1) He Kept The Flock Together
This boy ruled with an iron fist. He made the girls stay together at all times. They found this pretty annoying but at least I knew where everyone was all the time. The day after he was dismissed from duty, I watched three ladies jump the fence and wander across the yard. No amount of me “cock a doodle dooing” would get them back in the fence. They were clearly excited about the freedom.
2) He Alerted Us To Strangers
Our chickens see people as food bringers so they follow people everywhere. The rooster would set off a series of crows when a stranger was in the yard. Even if that stranger was my five-year-old nephew.
3) He Protected The Flock
If your flock is attacked, your rooster should be the first to die. It’s his instinct to protect the flock at all costs. This current rooster did a pretty good job of it. He didn’t lose anyone and would always alert the girls of aerial predators (mostly hawks) so they could run for safety.
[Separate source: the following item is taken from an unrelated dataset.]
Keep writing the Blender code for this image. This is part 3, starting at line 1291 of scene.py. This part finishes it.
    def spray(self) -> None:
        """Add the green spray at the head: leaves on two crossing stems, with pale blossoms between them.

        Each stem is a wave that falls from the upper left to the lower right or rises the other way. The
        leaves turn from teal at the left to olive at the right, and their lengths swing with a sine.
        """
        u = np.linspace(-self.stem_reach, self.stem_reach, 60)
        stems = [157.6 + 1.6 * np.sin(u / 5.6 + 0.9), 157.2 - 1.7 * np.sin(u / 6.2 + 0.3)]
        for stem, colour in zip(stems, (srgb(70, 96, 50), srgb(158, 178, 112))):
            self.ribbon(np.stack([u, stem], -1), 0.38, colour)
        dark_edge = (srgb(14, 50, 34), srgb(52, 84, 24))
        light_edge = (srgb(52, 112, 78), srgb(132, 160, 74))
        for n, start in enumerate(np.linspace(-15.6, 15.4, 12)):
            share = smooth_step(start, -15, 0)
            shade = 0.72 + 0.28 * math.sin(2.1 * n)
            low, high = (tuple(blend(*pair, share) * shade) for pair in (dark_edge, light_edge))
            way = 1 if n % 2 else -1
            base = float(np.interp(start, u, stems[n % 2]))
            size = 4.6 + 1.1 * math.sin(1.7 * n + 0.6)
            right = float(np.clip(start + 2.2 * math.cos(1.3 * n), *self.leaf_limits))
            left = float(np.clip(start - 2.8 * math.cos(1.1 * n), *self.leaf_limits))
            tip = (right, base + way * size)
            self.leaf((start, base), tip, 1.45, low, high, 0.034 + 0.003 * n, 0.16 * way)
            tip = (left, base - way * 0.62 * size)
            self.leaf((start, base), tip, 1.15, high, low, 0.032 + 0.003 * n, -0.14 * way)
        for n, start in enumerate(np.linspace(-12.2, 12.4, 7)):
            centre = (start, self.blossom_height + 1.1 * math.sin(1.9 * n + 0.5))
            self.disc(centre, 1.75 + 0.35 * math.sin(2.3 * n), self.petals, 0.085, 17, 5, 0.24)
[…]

4) He Pointed Out Tasty Snacks
While this isn’t entirely necessary (I have no problem finding my own food, even if my husband doesn’t point it out for me) a rooster will make a chirpy noise if he locates something extra delicious. He is good at sharing even if he’s a bit rude in the love-making department.
5) He Was A Good Dancer
Roosters do a bit of dance/strut to entice the ladies. It’s not quite Saturday Night Fever. In fact, it looks more like elegant tripping. But it’s nice that he puts forth the effort before the wham bam thank you ma’am that is the actual deed.
All of these wonderful attributes weren’t enough to save him though. Even with the dance routine this particular hen wasn’t having it. He would run at her with the intention of mounting and she would fluff up her feathers and drop her head to fight. She wasn’t having it. We respect her decision to remain celibate.
Attacking a hen is on the capital punishment list here at the farm, whether it’s a rooster, a raccoon, or a possum.